:: Description of the task ::
In the listing that follows, count every line with the word "from" in it and write only the total.

:: Listed records ::

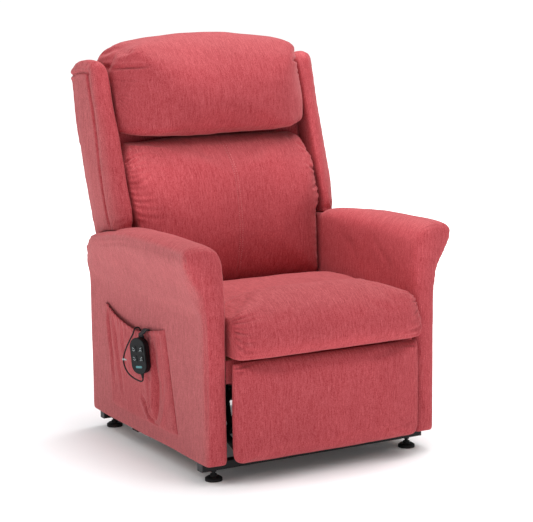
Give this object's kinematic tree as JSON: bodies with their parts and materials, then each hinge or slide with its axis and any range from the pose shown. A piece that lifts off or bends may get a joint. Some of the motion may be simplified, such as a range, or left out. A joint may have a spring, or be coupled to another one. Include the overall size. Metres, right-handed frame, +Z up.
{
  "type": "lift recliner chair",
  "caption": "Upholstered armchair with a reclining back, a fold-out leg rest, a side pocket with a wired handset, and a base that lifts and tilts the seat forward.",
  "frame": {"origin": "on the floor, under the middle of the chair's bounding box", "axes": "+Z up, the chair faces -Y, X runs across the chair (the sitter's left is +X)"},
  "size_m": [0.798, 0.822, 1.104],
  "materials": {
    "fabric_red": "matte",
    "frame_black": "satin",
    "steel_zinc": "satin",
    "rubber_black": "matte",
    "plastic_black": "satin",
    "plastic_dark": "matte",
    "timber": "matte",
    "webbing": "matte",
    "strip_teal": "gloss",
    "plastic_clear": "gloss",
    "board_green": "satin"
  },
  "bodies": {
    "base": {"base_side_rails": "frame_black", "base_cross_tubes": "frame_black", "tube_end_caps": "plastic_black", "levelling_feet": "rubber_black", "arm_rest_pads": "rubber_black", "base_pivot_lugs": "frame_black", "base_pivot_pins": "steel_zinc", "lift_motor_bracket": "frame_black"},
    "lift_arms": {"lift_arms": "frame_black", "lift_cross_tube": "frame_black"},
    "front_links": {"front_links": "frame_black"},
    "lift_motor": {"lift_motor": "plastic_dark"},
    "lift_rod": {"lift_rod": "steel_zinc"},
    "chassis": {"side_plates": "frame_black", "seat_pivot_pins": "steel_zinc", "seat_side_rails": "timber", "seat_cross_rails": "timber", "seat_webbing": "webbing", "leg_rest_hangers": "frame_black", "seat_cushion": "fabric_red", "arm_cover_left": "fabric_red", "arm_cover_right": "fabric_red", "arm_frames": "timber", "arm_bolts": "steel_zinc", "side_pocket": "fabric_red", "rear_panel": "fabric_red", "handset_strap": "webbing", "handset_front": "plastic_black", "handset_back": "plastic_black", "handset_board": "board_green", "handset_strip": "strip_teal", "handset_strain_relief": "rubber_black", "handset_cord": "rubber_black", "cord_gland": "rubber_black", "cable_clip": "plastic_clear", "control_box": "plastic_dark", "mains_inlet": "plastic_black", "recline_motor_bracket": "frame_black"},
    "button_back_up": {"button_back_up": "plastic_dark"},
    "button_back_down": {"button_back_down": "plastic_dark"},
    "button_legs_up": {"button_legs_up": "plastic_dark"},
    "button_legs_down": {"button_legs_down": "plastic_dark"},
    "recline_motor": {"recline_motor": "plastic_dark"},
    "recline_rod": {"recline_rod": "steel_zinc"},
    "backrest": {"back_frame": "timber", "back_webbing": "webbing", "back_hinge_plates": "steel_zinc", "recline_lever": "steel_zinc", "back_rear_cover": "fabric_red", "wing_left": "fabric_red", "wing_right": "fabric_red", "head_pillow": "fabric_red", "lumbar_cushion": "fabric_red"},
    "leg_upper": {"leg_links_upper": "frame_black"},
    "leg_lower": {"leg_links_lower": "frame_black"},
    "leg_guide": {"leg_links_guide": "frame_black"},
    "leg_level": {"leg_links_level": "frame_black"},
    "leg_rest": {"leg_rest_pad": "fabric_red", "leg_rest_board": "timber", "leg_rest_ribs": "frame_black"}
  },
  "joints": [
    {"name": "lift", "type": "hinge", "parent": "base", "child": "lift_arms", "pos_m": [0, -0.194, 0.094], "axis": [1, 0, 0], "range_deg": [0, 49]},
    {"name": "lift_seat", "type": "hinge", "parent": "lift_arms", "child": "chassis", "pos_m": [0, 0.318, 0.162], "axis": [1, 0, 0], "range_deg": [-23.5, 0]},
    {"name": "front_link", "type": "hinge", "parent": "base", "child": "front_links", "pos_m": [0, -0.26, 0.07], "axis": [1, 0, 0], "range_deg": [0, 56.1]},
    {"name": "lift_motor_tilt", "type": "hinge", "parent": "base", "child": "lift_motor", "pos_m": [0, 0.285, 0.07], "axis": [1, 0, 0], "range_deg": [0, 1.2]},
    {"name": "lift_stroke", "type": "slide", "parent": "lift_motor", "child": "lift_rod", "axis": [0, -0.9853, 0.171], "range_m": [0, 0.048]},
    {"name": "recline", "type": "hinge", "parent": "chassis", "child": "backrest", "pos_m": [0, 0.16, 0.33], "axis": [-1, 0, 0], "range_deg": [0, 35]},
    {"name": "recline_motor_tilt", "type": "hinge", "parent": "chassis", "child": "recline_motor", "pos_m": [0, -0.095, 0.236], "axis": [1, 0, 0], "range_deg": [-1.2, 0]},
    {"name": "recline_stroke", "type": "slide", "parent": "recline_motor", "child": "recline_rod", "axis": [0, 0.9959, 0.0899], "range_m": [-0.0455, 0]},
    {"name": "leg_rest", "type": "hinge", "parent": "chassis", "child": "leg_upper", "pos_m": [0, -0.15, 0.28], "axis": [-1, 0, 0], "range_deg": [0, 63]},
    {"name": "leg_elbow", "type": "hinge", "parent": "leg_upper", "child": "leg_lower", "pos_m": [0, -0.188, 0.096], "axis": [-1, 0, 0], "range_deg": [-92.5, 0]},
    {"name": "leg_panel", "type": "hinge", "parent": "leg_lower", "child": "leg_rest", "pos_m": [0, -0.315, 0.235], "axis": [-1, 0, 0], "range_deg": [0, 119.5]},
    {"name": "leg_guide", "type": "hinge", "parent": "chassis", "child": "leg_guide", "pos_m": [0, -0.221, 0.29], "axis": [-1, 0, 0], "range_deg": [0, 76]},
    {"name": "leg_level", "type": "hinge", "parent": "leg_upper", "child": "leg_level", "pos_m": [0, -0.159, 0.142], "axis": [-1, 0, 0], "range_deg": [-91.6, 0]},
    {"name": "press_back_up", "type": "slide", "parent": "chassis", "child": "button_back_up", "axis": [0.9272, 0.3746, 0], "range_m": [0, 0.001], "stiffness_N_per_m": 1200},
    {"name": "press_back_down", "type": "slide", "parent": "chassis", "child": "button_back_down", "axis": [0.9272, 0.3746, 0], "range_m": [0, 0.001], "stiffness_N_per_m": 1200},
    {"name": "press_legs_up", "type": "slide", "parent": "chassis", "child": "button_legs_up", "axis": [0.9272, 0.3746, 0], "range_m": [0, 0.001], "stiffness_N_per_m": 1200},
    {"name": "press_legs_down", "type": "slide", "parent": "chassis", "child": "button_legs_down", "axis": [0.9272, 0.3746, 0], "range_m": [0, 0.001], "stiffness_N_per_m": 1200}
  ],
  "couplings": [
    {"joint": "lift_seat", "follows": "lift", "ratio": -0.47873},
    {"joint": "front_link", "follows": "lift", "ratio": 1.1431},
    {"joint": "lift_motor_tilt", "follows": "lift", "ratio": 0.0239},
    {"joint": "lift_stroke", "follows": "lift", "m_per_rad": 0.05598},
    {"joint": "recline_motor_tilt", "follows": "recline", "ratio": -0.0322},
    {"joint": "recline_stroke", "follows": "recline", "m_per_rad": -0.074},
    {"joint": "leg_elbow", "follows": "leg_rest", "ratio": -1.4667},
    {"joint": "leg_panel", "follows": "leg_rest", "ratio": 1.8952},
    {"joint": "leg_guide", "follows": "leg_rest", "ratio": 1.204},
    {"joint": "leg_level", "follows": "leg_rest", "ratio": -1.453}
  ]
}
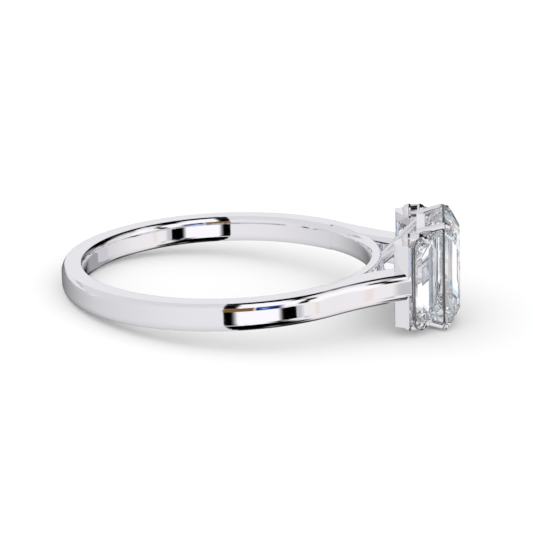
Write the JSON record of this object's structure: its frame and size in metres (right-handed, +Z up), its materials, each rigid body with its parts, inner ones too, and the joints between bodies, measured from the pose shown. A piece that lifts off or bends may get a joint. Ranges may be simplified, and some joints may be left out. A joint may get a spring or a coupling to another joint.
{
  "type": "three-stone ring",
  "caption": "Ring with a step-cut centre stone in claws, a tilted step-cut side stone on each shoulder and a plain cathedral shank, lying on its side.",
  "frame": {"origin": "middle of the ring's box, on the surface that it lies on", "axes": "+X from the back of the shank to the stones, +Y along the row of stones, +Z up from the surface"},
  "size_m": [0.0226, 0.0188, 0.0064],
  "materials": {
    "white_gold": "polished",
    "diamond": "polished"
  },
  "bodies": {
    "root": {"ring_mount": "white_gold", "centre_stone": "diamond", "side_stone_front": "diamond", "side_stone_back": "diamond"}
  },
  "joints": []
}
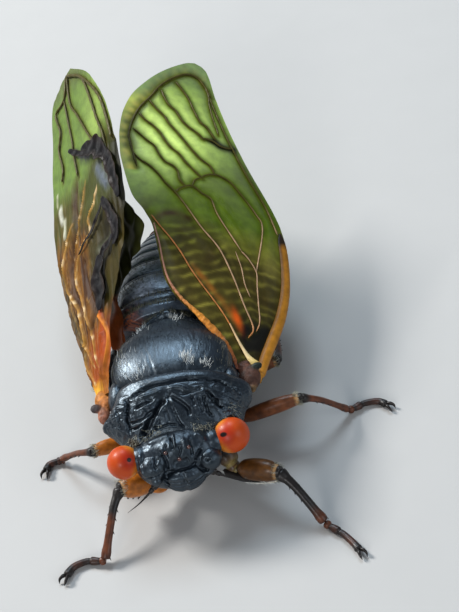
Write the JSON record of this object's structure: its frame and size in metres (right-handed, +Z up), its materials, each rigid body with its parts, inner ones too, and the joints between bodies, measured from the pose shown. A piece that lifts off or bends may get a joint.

:: Response ::
4